La satisfaction : « Les pilotes ne maîtrisent pas souvent leur environnement. De ce fait, nous sommes leurs derniers remparts. Par conséquent, nous sommes condamnés à ne commettre aucune erreur. Car les erreurs dans le milieu de la navigation se paient cash.

Raison pour laquelle les contrôleurs ne laissent ni négligent aucun détail. Car une petite marge d’erreur peut avoir une conséquence dramatique. La plus grande satisfaction pour un contrôleur, c’est de voir des passagers atterrir sains et saufs. Sans encombre. Lors de l’accueil des Lions de Football à l’aéroport de Yoff, après le sacre au Cameroun, ma satisfaction était immense parce que je faisais partie de l’équipe de contrôleurs qui a guidé le pilote.

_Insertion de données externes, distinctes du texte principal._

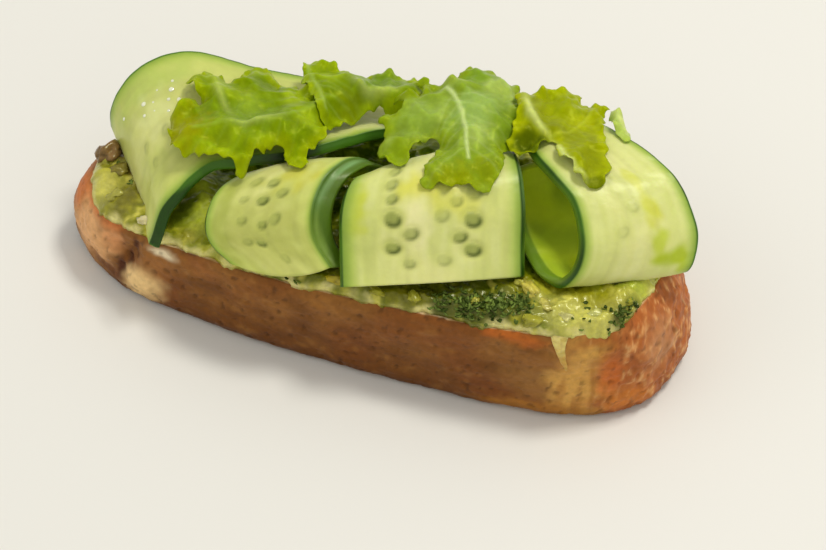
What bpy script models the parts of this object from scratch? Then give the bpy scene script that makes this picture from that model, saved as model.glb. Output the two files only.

Certes le métier est très sensible parce que les erreurs sont impardonnables, mais il existe des moments de joie qu’un contrôleur ne peut jamais oublier. Lors de l’accueil des lions du football, nous avons guidé le pilote jusqu’à son atterrissage. Nous étions heureux d’avoir conduit nos lions. Nous aimons le métier pour ce genre d’évènements. »

Le stress : « Le stress est naturel et permanent chez nous. Ce qu’il faut éviter, c’est se retrouver dans une position où le stress prend le dessus et nous empêche de faire correctement le job.»